On googling the question I’ve immediately been hit by link after link arguing that wind power is just too expensive. Is this a right-wing conspiracy? What are the facts? As I went deeper into the links – the second and third pages – I did become suspicious, as attacks on wind power spread to solar power and renewable energy in general. It seems there’s either a genuine backlash or there’s some manipulating going on. In any case it seems very difficult to get reliable, unbiased data one way or another on the cost-effectiveness of this energy source.

Of course, as with solar, I’m always hearing that wind power is getting cheaper. Thoughts off the top of my head: a standard wind farm of I don’t know how many units would be up-front quite expensive, though standardised, ready-tested designs will have brought per unit price down over the years. Maintenance costs, though, would be relatively cheap. And maybe with improved future design they could generate power at higher wind speeds than they do now. They seem to be good for servicing small towns and country regions. How they work with electricity grids is largely a mystery to me. There’s a problem with connecting them to other energy sources, and they’re not reliable enough (because the wind’s not reliable enough) to provide base-load power. I don’t know if there’s any chance of somehow storing excess energy generated. All of these issues would affect cost.
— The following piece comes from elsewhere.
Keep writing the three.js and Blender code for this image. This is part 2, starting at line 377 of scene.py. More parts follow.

I also wonder, considering all the naysayers, why hard-headed governments, such as the Chinese, are so committed to this form of energy. Also, why has the government of Denmark, a pioneering nation in wind power, backed away from this resource recently, or has it? It’s so hard to find reliable sources on the true economics of wind power. Clearly, subsidies muddy the water, but this is true for all energy sources. It’s probably quixotic to talk about the ‘real cost’ of any of them.

Whatever the cost, businesses around the world are investing big-time in wind and other forms of renewable energy. In the US, after the bumbling boy-king’s highly telegraphed withdrawal from the Paris agreement, some 900 businesses and investors, including many of the country’s largest firms, signed a pledge to the UN that there were still ‘in’. The biggest multinational companies are not only jumping on the bandwagon, they’re fighting to drive it, creating in the process an unstoppable global renewable energy network.
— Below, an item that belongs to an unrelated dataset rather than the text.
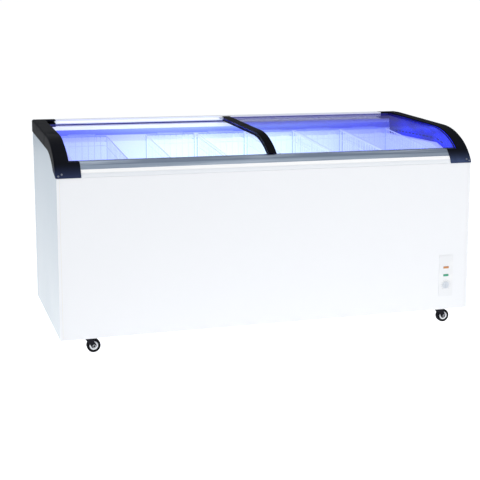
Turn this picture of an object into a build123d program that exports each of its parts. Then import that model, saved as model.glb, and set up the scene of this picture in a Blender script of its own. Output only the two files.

The Economist, an American mag, had this to say in an article only recently:

In America the cost of procuring wind energy directly is almost as cheap as contracting to build a combined-cycle gas power plant, especially when subsidies are included…. In developing countries, such as India and parts of Latin America and the Middle East, unsubsidised prices at solar and wind auctions have fallen to record lows.

Australia’s current government, virtually under siege from its conservative faction, is having a hard time coming to terms with these developments, as Chris Back’s dismissive comments reveal, but the direction in which things are going vis-à-vis energy supply is clear enough. Now it’s very much a matter of gearing our electricity market to face these changes, as soon as possible. Without government support this is unlikely to happen, but our current government is more weakened by factionalism than ever.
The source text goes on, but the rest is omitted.